A newly released survey of prospective international students, conducted in February after the first of the two travel bans was put forward, asked students whether they would be less likely to study in the U.S. due to government travel policies. Forty-eight percent of respondents from India said they’d be less likely, as did 42 percent from Nigeria, 58 percent from Brazil, 47 percent from Indonesia and 59 percent from the United Kingdom.
The survey was conducted by two marketing and recruitment companies, FPP EDU Media and Intead, and garnered 57,471 responses from 65 countries out of a possible 1.6 million responses, for a 3.6 percent response rate. Among other questions it asked whether prospective international students would be less likely to come to the U.S. after Trump’s election. Sixty-one percent of respondents from Mexico said they’d be less likely, as did 51 percent from India.
“We’re not going to see a 50 percent drop in Indian students, but it does show sentiment,” said Ben Waxman, the CEO of Intead. “It shows anger.”
“What we suggest has to do with targeting your messaging, communicating with your prospects and your applicants that ‘we are a welcoming place,’ ‘we have services in place to support you when you come’” (and, Waxman added, to actually follow through in offering those services).

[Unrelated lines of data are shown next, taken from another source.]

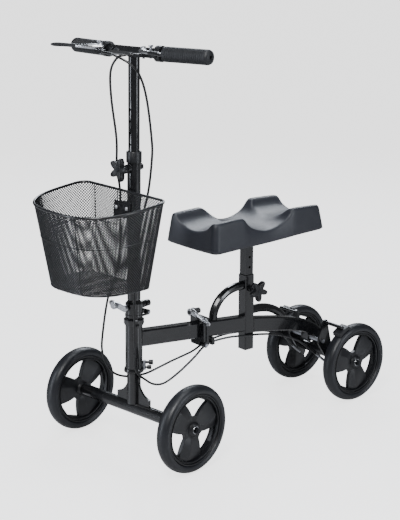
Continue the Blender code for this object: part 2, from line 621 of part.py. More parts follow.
def column():
    sleeve("outer_column", COLUMN_R, COLUMN_IN, COLUMN_BOTTOM, COLUMN_TOP, steering, "black_paint")
    lip = [(0.0131, 0.5935), (0.0165, 0.5935), (0.0173, 0.5920), (0.0173, 0.5700), (0.0153, 0.5700), (0.0153, 0.5853),
           (0.0131, 0.5853)]
    turned("column_collar", lip, steering, "black_plastic", ring=True)
    knob_axis = empty("column_knob_axis", steering, (0, -COLUMN_R, COLUMN_KNOB_Z), (math.pi / 2, 0, 0))
    clamp_knob("column_knob", knob_axis)
    rod("column_nut", 0.0080, (0, COLUMN_R - 0.0013, COLUMN_KNOB_Z), (0, COLUMN_R + 0.0075, COLUMN_KNOB_Z), steering,
        "black_plastic", 6)
    inner = sleeve("inner_column", INNER_R, INNER_IN, INNER_BOTTOM, BAR_Z - BAR_R - GAP, steering, "black_paint")
    along = Matrix.Rotation(math.pi / 2, 4, "X")
    holes = [Matrix.Translation((0, -0.0120, 0.685 - 0.02533 * k)) @ along for k in range(10)]
    cut(inner, cylinder_mesh("column_holes_cutter", 0.0032, 0.008, holes, 10), steering)


# ---------------------------------------------------------------- basket
def basket_loop(level, count=30, grow=0.0):
    """D-shaped loop at a level from 0, the base, to 1, the rim."""
    scale = BASKET_TAPER + (1 - BASKET_TAPER) * level
    back = -0.0425 + 0.0155 * level
    points = []
    front = count * 2 // 3
    for i in range(front + 1):
        turn = math.pi * i / front
        power = 2 / 3.4
        x = math.copysign(abs(math.cos(turn)) ** power, math.cos(turn)) * (BASKET_HALF_W * scale + grow)
        y = back - abs(math.sin(turn)) ** power * (BASKET_DEPTH * scale + grow)
        points.append((x, y))
    half = BASKET_HALF_W * scale + grow
    for i in range(1, count - front):
        k = i / (count - front)
        points.append((-half + 2 * half * k, back + grow))
    lift = BASKET_BASE_Z + (BASKET_RIM_Z - BASKET_BASE_Z) * level
    return [(x, y, lift + level * (0.10 * (y - back) - 0.035 * x)) for x, y in points]


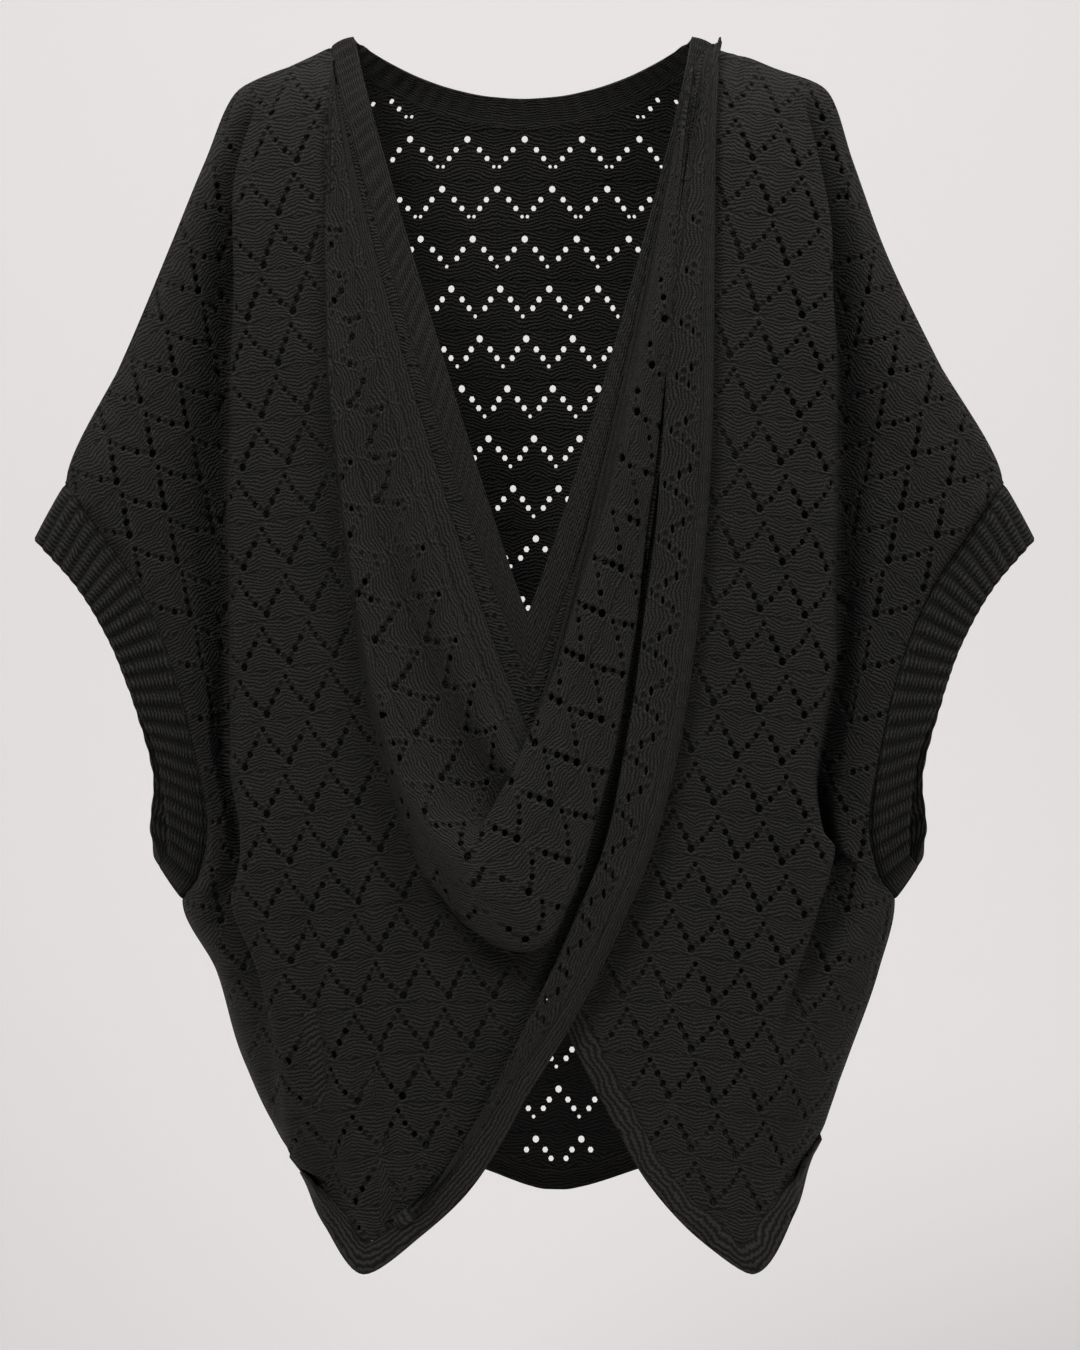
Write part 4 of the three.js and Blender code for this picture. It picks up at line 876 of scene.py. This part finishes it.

More than 200 U.S. universities have joined the #YouAreWelcomeHere marketing and social media campaign, which was been prominently promoted at the NAFSA conference. In a May 4 blog post for NAFSA, Jessica Sandberg, the director of international admissions at Temple University and organizer of the campaign, wrote that it provides “an emphatic response to emotional questions. International students want to know …
- Is it still safe in the United States for international students?
- Will I be comfortable and welcome?
- Will I still be able to find opportunities to pursue an internship? Will I have difficulty getting a visa or entering the country?”